Это душераздирающе. В моем списке есть и другие дуэли, но я нахожу во всех и каждой из них один и тот же постоянно повторяющийся порок – никогда не присутствуют главные действующие лица, а только их мнимые представители. Истинные действующие лица всякой дуэли – не сами дуэлянты, а их семьи. Они скорбят, они страдают, на их долю приходится утрата, на их долю приходится горе. Они ставят на кон все это, дуэлянт же не ставит на кон ничего, кроме своей жизни, а это пустяк по сравнению с тем, что его смерть должна стоить тем, кого он оставляет после себя. В вызовах на дуэль не должен упоминаться сам дуэлянт: ему особенно нечего поставить на карту, и настоящее возмездие не может его настичь. Вызывать на дуэль нужно старую седую мать обидчика, и его молодую жену, и его маленьких детей – их или кого-то, кто его любит и души в нем не чает, – и в вызове должно говориться: «Вы не причинили мне никакого вреда, но я слабый раб обычая, который требует от меня разбить ваши сердца и обречь вас на годы боли и горя, дабы я мог омыть вашими слезами то пятно, которое оставил на мне другой человек».

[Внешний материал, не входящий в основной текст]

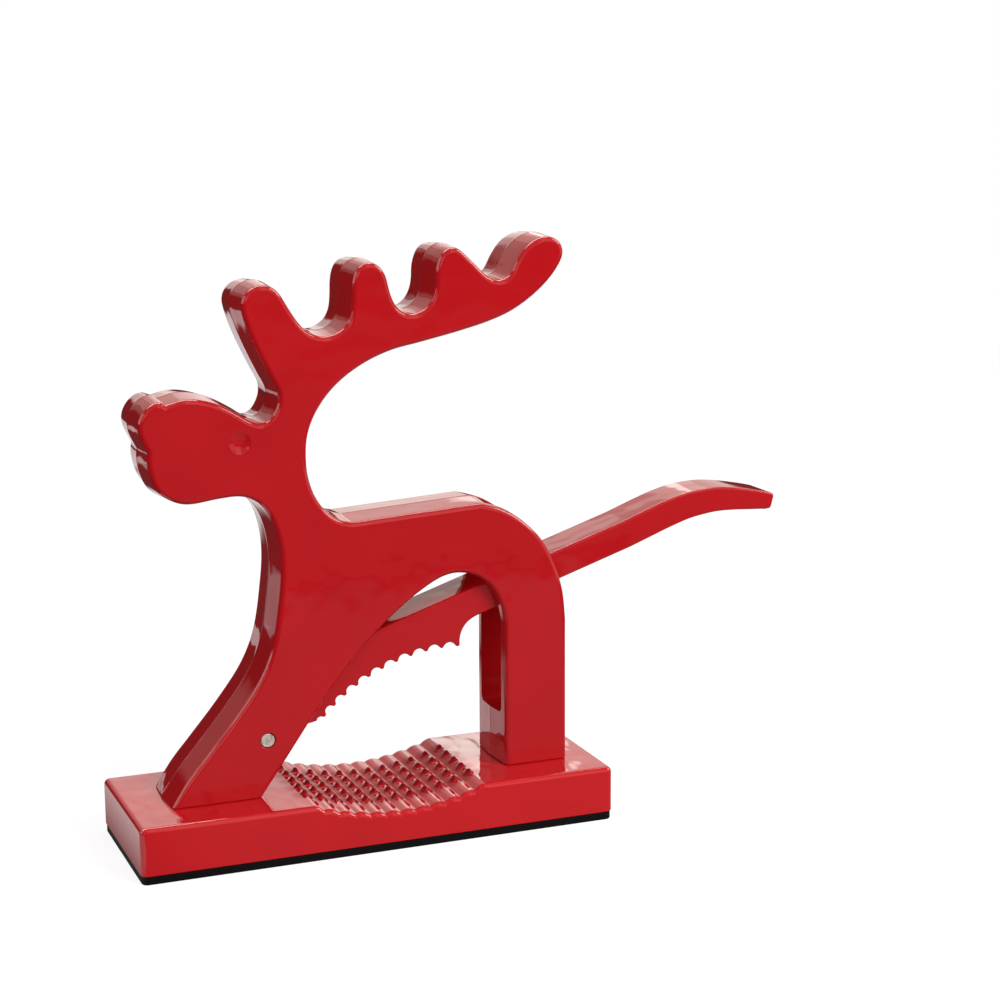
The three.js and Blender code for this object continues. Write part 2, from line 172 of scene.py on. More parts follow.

Логика дуэли восхитительна: человек отобрал у меня грош, я должен разорить десять неповинных людей, чтобы возместить свою потерю. Определенно ничья «честь» этого не стоит.
Поскольку родные дуэлянта являются истинными участниками дуэли, государство должно принудить их на ней присутствовать. Обычай должен быть так подправлен, чтобы это предписывать, и без этого ни одна дуэль не должна быть разрешена к проведению. Если бы безвинная мать того студента присутствовала и наблюдала сквозь слезы, как тот офицер поднимает свой пистолет, то он бы… черт! – он бы выстрелил в воздух. Мы это знаем. Ибо мы знаем, как все мы устроены. Законы должны быть основаны на доказанных свойствах нашей натуры. Было бы очень просто издать закон о дуэлях, который прекратил бы дуэли.
Сейчас дела обстоят таким образом, что мать никогда не приглашают. Она этому подчиняется, и без внешних жалоб, ибо она тоже раба традиции, а традиция требует от нее скрывать свою боль, когда она узнает ужасную новость, что ее сын должен отправиться на поле дуэли. Она делает это благодаря мощной силе, которая гнездится в привычке и обычае, и она способна подчиниться этому мучительному требованию – требованию, которое домогается от нее чуда и его получает. В минувшем январе одна наша соседка, чей сын служил в армии, была им разбужена в три часа ночи, и она села в кровати и выслушала его сообщение: «Я пришел сообщить тебе, мать, нечто, что причинит тебе боль, но ты должна быть молодцом, держаться храбро и вынести это. Мне было нанесено публичное оскорбление сотоварищем-офицером, и мы деремся сегодня в три часа дня. А сейчас ложись и спи и не думай больше об этом».